Overdeck uses her children and their friends to test out the activities. “The kids come over and ask, ‘What are we throwing today?’.” 

Windham Public Library, under the direction of Laurel Parker, started a Crazy 8s Math Club. It was one of the first clubs and still has the distinction of being beta testers for Overdeck and the program. “They’ve been the trailblazing group,” she said. “Laurel has been just great.” 

Although Overdeck and Parker have corresponded frequently, they had never met until Wednesday.
Over the last two years, the Windham group has been sending feedback and new problems to Overdeck. “We felt our feedback had been really listened to,” said Catherine Miller, the library’s new coach of the Crazy 8s. 

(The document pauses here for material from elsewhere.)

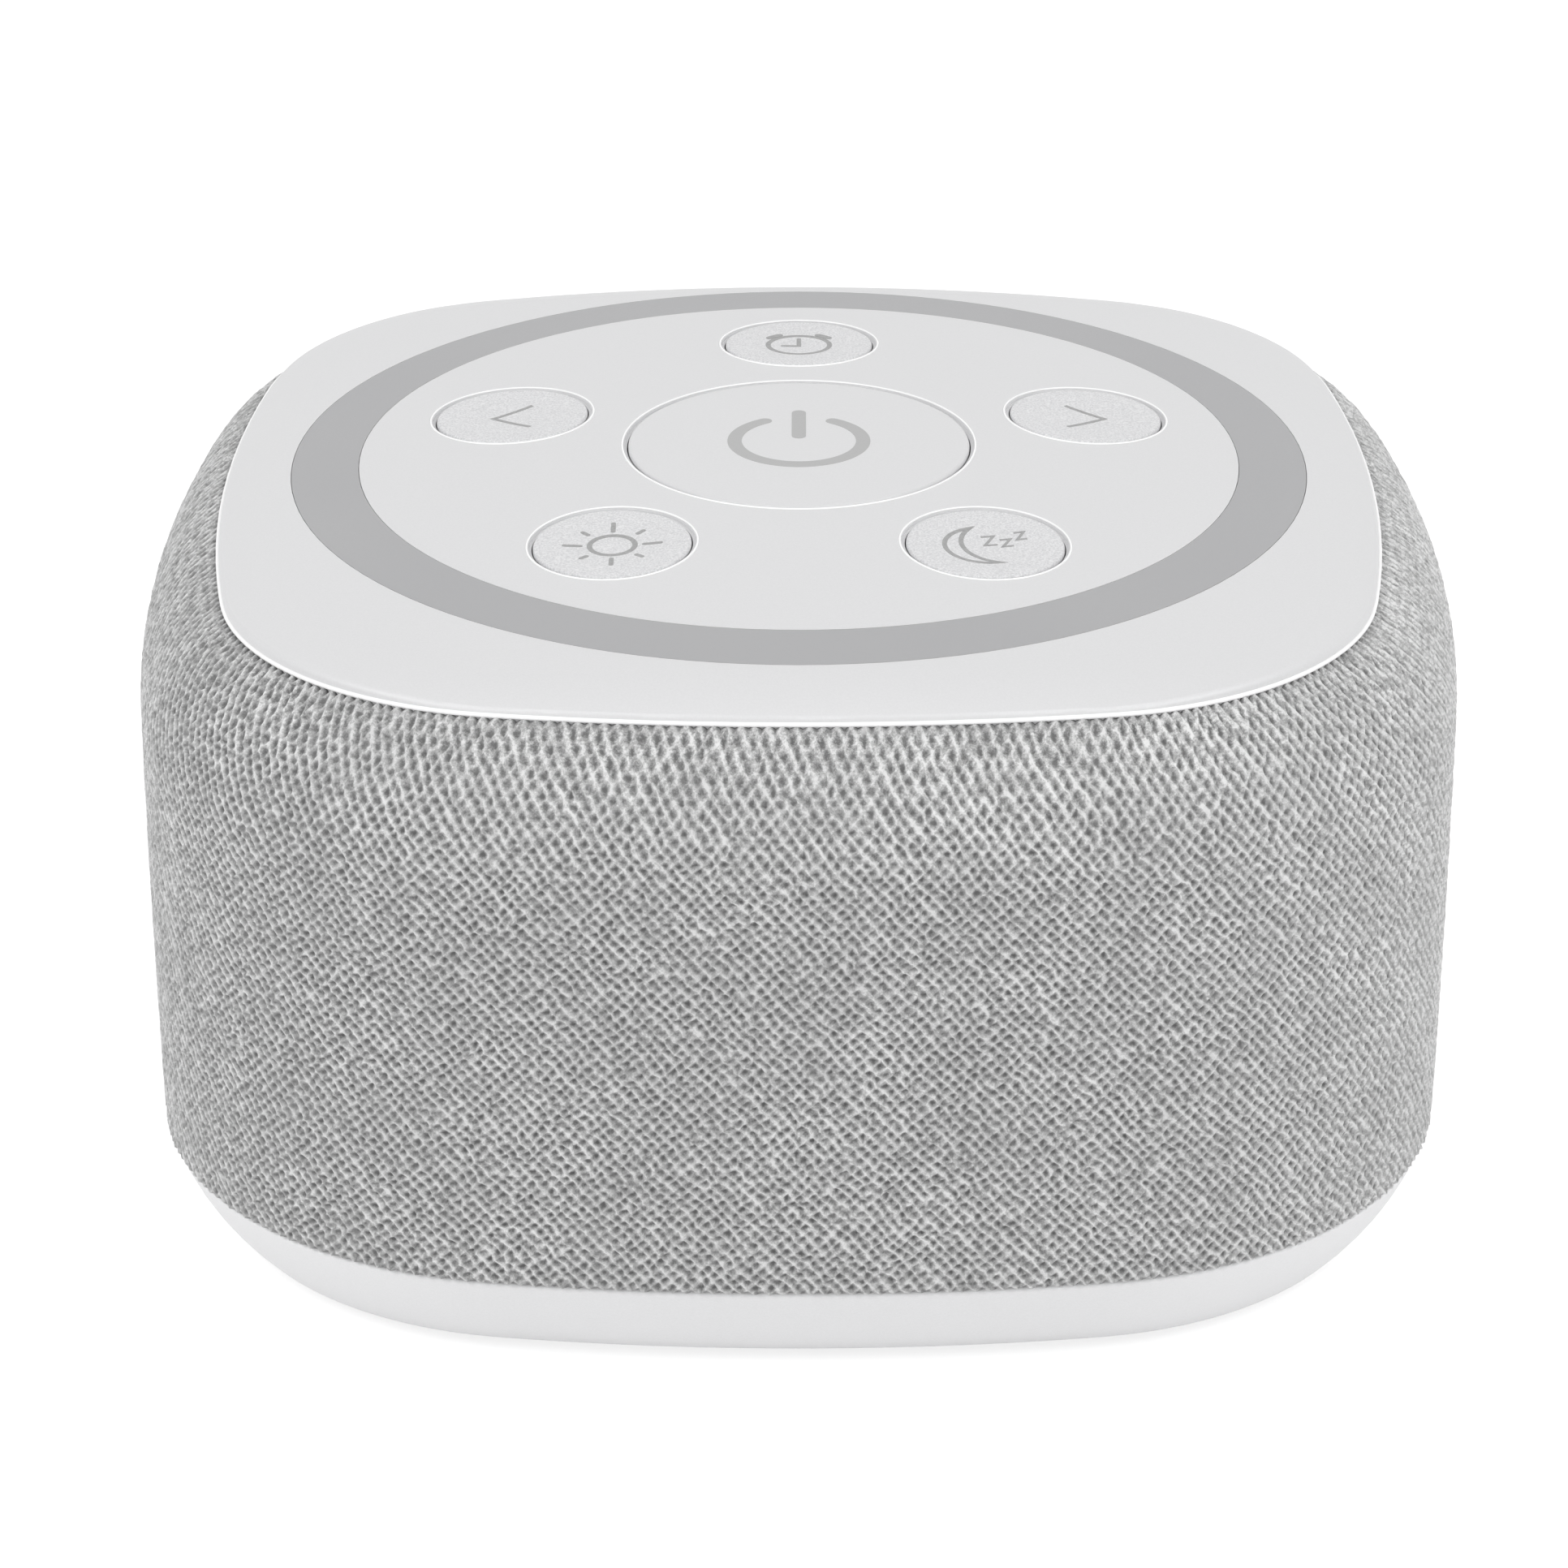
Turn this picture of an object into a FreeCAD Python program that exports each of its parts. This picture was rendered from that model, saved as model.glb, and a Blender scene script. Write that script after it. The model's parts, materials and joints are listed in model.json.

“We have a good connection,” said Parker. “We’re on the cusp of piloting things.”

“Everyone looks out for the younger ones,” she said, as the kids made paper airplanes at Wednesday night’s dinner. The parties at the library were pajama parties and they did activities like giant tangrams and giant clocks. 

Bedtime sends a kit filled with everything they need to do to fill the hour from tape measures to paper for the airplanes. Usually there is more to do then time to do it. The clubs have the responsibility to find a coach. There are two levels, kindergarten to second grade and third to fifth grades. They are identical kids, but the questions are different. 

When asked what her favorite activity at the library’s Crazy 8s club has been, Ally Miller replied, “How am I supposed to choose?”

When the program started, they called Parker because of her role as the chair of the youth services section of the Maine Library Association. “Bedtime Math called me to see if I would promote the idea of a program in a pack. The whole thing has evolved,” said Parker. The club has 11 members and Miller and Parker are trying to get a younger group going. “It’s an interesting mix of kids. These are kids who would never be brought together otherwise,” Parker concluded. 

“The whole concept is math is fun,” she said. No paper or pencils required. 

Overdeck also has Bedtime Math books. Each one sold helps the non-profit foundation continue.
The clubs are in 2,500 locations and are expanding as the need demands. 

“I’d love to see where these kids are 10 years down the road,” said Parker. 

“We want to keep it going so they already love [math]. When it becomes challenging they will love it and embrace it,” Overdeck said. “Everything has a size, shape and speed. It’s fascinating when we really stop to look at it.” 

After dinner and two new activities for the children, Overdeck headed to Augusta to speak at the Barbara Bush Conference in Augusta.